A shorter version of this piece was published in Friday’s edition of The Wall Street Journal Asia.
It was a gunshot heard across a subcontinent. On Monday, Abhinav Bindra, a 25-year-old shooter from India, took aim for his final shot in the 10-meter air rifle event at the Olympic Games. The pressure was intense, but Mr Bindra shot an almost-perfect 10.8 to win the gold medal. His fans and supporters jumped up in delight in the stands, as wild celebrations began across the country. India’s 24-hour news channels became 24-hour Bindra channels, and there was much talk of national pride.
Mr Bindra’s achievement warrants such celebration. On a national level, this was, astonishingly, the first gold medal India has won in an individual sport in any Olympics. And on the more important personal level, it was a testament to the years of single-minded hard work Mr Bindra dedicated to his sport. Not surprisingly, the government immediately took credit for his achievement.
India’s sports minister, Manohar Singh Gill, came on television and said, “I congratulate myself and every other Indian.” But while India’s shooting association is better than most of the bodies that run sport in the country, it was Mr Bindra’s family that enabled his success. Mr Bindra was lucky that his father is an industrialist who dipped into his personal wealth to support his son. He built a shooting range for Abhinav in his farmhouse in Punjab, and made sure he never ran out of ammunition, which is not made in India and has to be imported.
India and China are studies in contrast. The full might of the Chinese state goes into creating sportspeople who will bring it pride. The Indian government, on the other hand, does a pathetic job of administering sports in the country. Rent-seeking bureaucrats run the various sporting federations – or ruin them, as some would say. A great illustration of this is hockey, a sport once dominated by India, which failed to qualify for Bejing. Even though there is no Indian hockey team at these Olympics, four hockey coaches have duly made their way to Beijing. Franz Kafka would feel at home as an Indian sports journalist today.
Most of India’s finest sportspeople are self-made athletes who owe nothing to the system – Viswanathan Anand, the world chess champion, is a case in point. The sport where India has been most successful, cricket, is not administered by the government. Surely, nationalists would argue, there is a case to be made for pumping more money into our sport.
Such arguments are wrong. India’s leaders need to have a clear sense of priorities, and there are two things they would do well to consider. One, despite the gains sections of our economy have made since the liberalization of 1991, India remains a desperately poor country. Two, unlike China, India is democratic, and its government thus carries a certain responsibility towards its people, and the taxes it collects from them.
Any money that the government spends on sport could be better spent on building infrastructure: roads, ports, power-generating units etc. It would also do a lot of good simply left in the hand of the taxpayers, who would then spend it according to their own individual priorities. Hundreds of millions of Indians are forced to part with their hard-earned money through direct or indirect taxes, and it is perverse if that money is spent towards something as nebulous as an outdated notion of national pride.

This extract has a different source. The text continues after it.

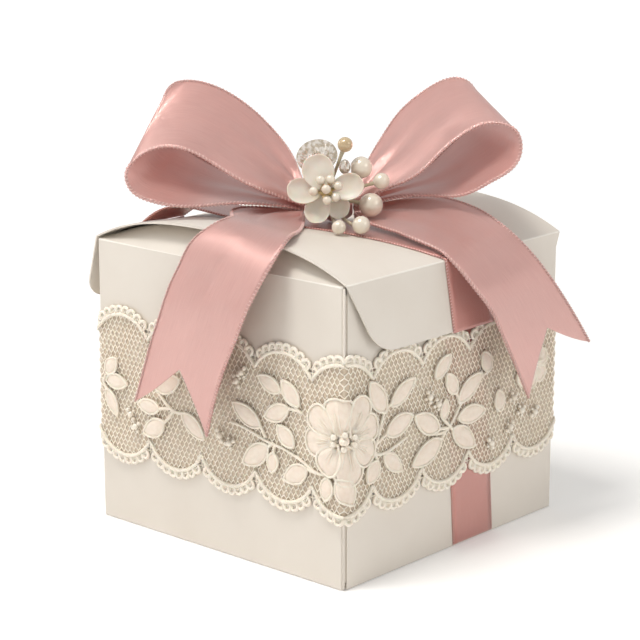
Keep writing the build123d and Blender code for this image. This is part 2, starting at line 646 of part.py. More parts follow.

For too long now, India has been an insecure nation craving validation from the West. Even many of us who speak of India as a future superpower have one ear cocked towards the west, straining to hear similar forecasts in a foreign accent, ignoring the condescension that such pronouncements sometimes carry. Similarly, we look to the sporting arena for affirmation of our self-worth. That attitude might have been understandable during the days of the cold war – but it no longer is.
Sport is a zero-sum game – for one nation to win, another must lose. But real life is non-zero-sum, and nothing demonstrates the win-win game of life as well as globalisation, with nations (and individuals) trading with each other to mutual benefit. In these times, it is clear we do not need Olympic medals to be a great nation, but economic progress that all Indians have access to. It is beyond the scope of this piece to spell out the many reforms that are needed for that happen – but spending taxpayers’ money responsibly is a key part of the puzzle.
I shall go against the prevailing wisdom, then, and say that I don’t mind if our government spends less money on sport, or even none. Where will our Olympic medals come from then, you ask (as if the last few decades have brought us a slew of them). Well, lift enough people to prosperity, and the sporting laurels will roll in. Ask Abhinav Bindra.